Autre moyen d’agir, le conseil technique. C’est ce que propose Danone à ses éleveurs, autour de son usine du Molay-Littry (Calvados) d’où sortent ses produits Les 2 Vaches, sa marque bio. S’assurer leur collaboration est le meilleur moyen d’acheter local, et de sécuriser la croissance de ses approvisionnements, alors que le groupe lance en octobre une gamme de produits pour enfants sous la même marque. Il se fournit par ailleurs auprès de Biolait, exclusivement en lait français.
Terrena, principale coopérative agroalimentaire française, finance aussi les services de conseillers techniques. Le groupe ne veut plus se faire piéger. En 2008, ses déboires ont fait grand bruit. Pour produire ses volailles bio, il doit importer du soja, bio lui aussi, dont la France manque. Son fournisseur habituel, un brésilien, ne pouvant ponctuellement le livrer, il s’était approvisionné en Chine. Et dans le soja, de la mélamine a été retrouvée...

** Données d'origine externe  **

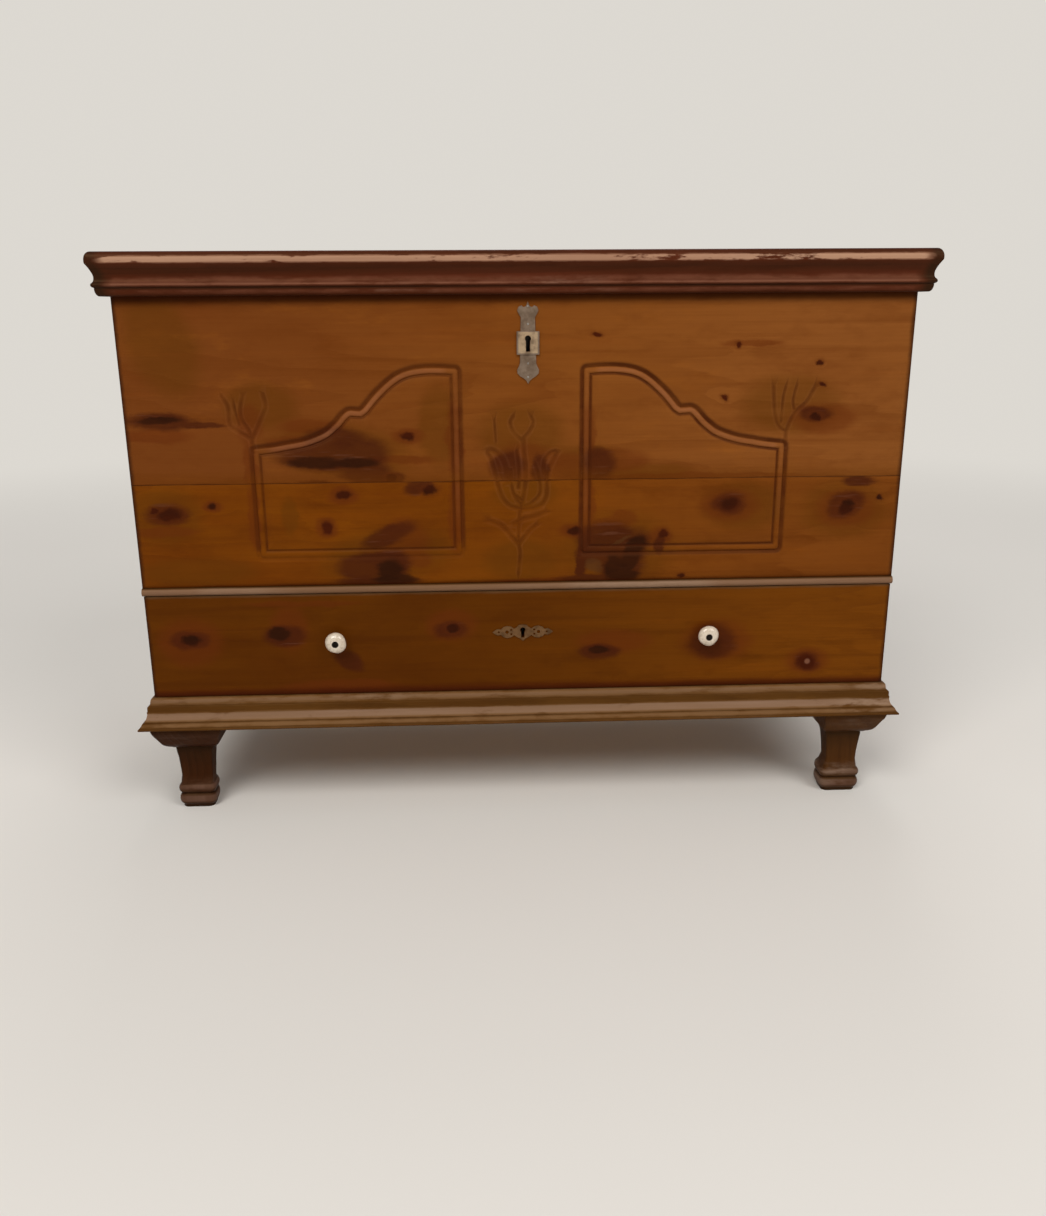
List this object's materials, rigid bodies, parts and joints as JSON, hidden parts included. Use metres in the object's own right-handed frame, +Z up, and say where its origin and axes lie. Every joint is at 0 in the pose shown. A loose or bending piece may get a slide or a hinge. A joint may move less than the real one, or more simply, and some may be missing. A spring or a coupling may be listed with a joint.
{
  "type": "blanket chest with drawer",
  "caption": "Lift-top pine blanket chest with moulded lid, arched routed panel frames, a long lipped drawer, porcelain knobs and square shaped feet.",
  "frame": {"origin": "centre of the bounding box's footprint, on the floor", "axes": "+X along the width to the right seen from the front, +Y to the back, +Z up"},
  "size_m": [1.172, 0.5526, 0.838],
  "materials": {
    "case_wood": "knotty pine, aged amber shellac, dark knots and stains",
    "lid_wood": "red-brown stained pine, worn pale along the nose",
    "base_wood": "brown stained pine, worn and dusty on its edges",
    "back_wood": "unfinished pine, browned with age",
    "inner_wood": "bare pine, mellowed",
    "porcelain": "white glaze, a little crazed",
    "pewter": "dull grey, worn on the edges",
    "bronze": "aged, dark in the hollows",
    "bolt_steel": "worn bare steel",
    "iron": "dark forged iron"
  },
  "bodies": {
    "case": {"front_board_upper": "case_wood", "front_board_lower": "case_wood", "side_board_upper_left": "case_wood", "side_board_lower_left": "case_wood", "side_board_upper_right": "case_wood", "side_board_lower_right": "case_wood", "back_board_lower": "back_wood", "back_board_middle": "back_wood", "back_board_upper": "back_wood", "chest_floor": "inner_wood", "floor_cleat_left": "inner_wood", "floor_cleat_right": "inner_wood", "floor_cleat_back": "inner_wood", "waist_rail": "inner_wood", "waist_moulding": "base_wood", "bottom_rail": "case_wood", "drawer_runner_left": "inner_wood", "drawer_runner_right": "inner_wood", "base_moulding_front": "base_wood", "base_moulding_left": "base_wood", "base_moulding_right": "base_wood", "foot_front_left": "base_wood", "foot_front_right": "base_wood", "foot_rear_left": "base_wood", "foot_rear_right": "base_wood", "corner_block_front_left": "inner_wood", "corner_block_front_right": "inner_wood", "corner_block_rear_left": "inner_wood", "corner_block_rear_right": "inner_wood", "case_hinge_leaf_left": "iron", "case_hinge_leaf_right": "iron", "hinge_pin_left": "iron", "hinge_pin_right": "iron", "chest_lock_case": "iron", "chest_escutcheon": "pewter"},
    "lid": {"lid_board_front": "lid_wood", "lid_board_rear": "lid_wood", "lid_moulding_front": "lid_wood", "lid_moulding_left": "lid_wood", "lid_moulding_right": "lid_wood", "lid_batten_left": "inner_wood", "lid_batten_right": "inner_wood", "lid_hinge_leaf_left": "iron", "lid_hinge_leaf_right": "iron", "lock_catch_plate": "iron"},
    "drawer": {"drawer_front": "case_wood", "drawer_side_left": "inner_wood", "drawer_side_right": "inner_wood", "drawer_back": "inner_wood", "drawer_bottom": "inner_wood", "knob_left": "porcelain", "knob_right": "porcelain", "knob_bolts": "iron", "drawer_escutcheon": "bronze", "drawer_lock_case": "iron"},
    "chest_lock_bolt": {"chest_lock_bolt": "bolt_steel"},
    "drawer_lock_bolt": {"drawer_lock_bolt": "bolt_steel"}
  },
  "joints": [
    {"name": "lid_hinge", "type": "hinge", "parent": "case", "child": "lid", "pos_m": [0, 0.27135, 0.816], "axis": [-1, 0, 0], "range_deg": [0, 100]},
    {"name": "drawer_slide", "type": "slide", "parent": "case", "child": "drawer", "axis": [0, -1, 0], "range_m": [0, 0.4]},
    {"name": "chest_lock_throw", "type": "slide", "parent": "case", "child": "chest_lock_bolt", "axis": [1, 0, 0], "range_m": [0, 0.01]},
    {"name": "drawer_lock_throw", "type": "slide", "parent": "drawer", "child": "drawer_lock_bolt", "axis": [0, 0, 1], "range_m": [0, 0.009]}
  ]
}
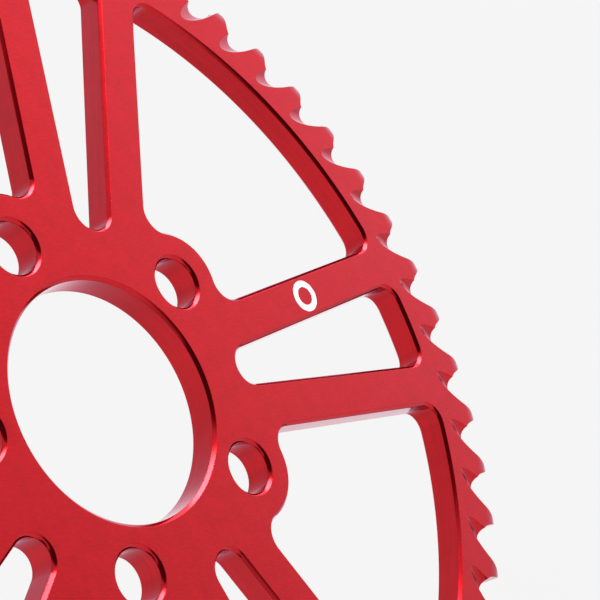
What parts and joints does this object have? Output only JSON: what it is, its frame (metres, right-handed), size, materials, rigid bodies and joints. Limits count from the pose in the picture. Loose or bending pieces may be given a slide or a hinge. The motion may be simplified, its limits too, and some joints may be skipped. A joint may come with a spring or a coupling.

Tout cela va-t-il trop vite ? Bien trop, estiment certains. « Le Grenelle de l’environnement a eu pour effet pervers un emballement. La demande a explosé, notamment pour les cantines. Résultat : c’est l’échec assuré », s’énerve Etienne Gagneron, producteur et responsable de la commission bio de la Fédération nationale des syndicats d’exploitants agricoles (FNSEA). Les importations à bas coûts font leur place, selon lui, et il sera impossible après coup pour les productions françaises de récupérer ces débouchés.
Une autre question se pose. La crise ne va-t-elle pas remettre en cause l’essor actuel ? En Allemagne et au Royaume-Uni, déjà, les chiffres s’affichent en baisse. Les Français restent sereins, car ici le marché est n’est pas encore mature.